The Best Enterprise Architecture Tool Ever Built

I was in the office of a government client last week getting an impromptu demo of his new Popkin System Architect installation (Popkin was sold last year to Telelogic, which cleansed the Popkin name from the product but it's still currently referred to as Popkin in architecture trade). Popkin SA is a comprehensive software tool for architecture modeling that's particularly popular in the US federal government because it supports DoDAF, the Department of Defense Architectural Framework.

Anyway, he gave me the 30-minute demo of the latest release. Impressive software with an equally impressive price tag - about $30,000 USD per seat when you figure in the necessary training and support. Nice to know where our tax dollars are being spent.

However, lest you think this is a semi-disguised pitch for a software product, its not. I want to show you a very critical tool for enterprise architecture and system design that, depending on the size chosen, costs roughly $100-200 USD. Ready? Here it is...




Yep, a whiteboard. With a nice set of markers and an eraser. If you're really in the mood to spend, a bottle of whiteboard cleaner is a nice add-on, although I've found that repeated use of cleaners eventually takes the finish off of the boards and causes ink stains, but that's a minor quibble.

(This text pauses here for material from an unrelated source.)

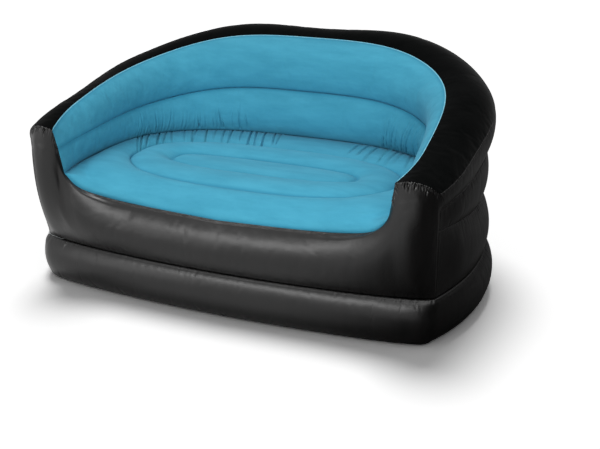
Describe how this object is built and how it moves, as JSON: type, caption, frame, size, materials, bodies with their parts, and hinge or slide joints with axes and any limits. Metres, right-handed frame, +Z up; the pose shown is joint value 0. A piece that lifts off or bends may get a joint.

Nothing beats a whiteboard for a number of enterprise architecture activities, such as brainstorming, communicating ideas to others, and documenting designs and other activites. It's cheap, it's immediate, and it's highly effective. Sounds obvious and straightforward, right? Not to people who I refer to as 'tool jockeys' - who advance the notion that everything will work out great simply because we have a new tool for this or that. Mind you, tool jockeys are like children, today's tool is good for, well, today, and then they're immediately rhapsodizing about the next great tool that will dramatically change the enterprise for the better.

However, tool jockeys have a much more sinister role if they're congregated into a group, which I refer to as a Tool Guild, or simply, a Guild. Guilds can be dangerous to organizations because their cliquish behavior often is used to advance technical agendas at odds with architects and IT managers. These agendas are usually centered around the maintenance of the technical status quo, and thus their jobs. Here are two real examples from my experience:

The primary focus of tool-centric Guilds is self-preservation, not technology and certainly not the best interests of the organization. In the example of the data modelers above, I mentioned that Microsoft Visio 2003 contains a very rich set of data modeling tools and templates that were available to all IT workers as part of their MS Office installations. The group immediately dismissed that because they claimed it didn't work with their tools and their repository. The Guild had spoken.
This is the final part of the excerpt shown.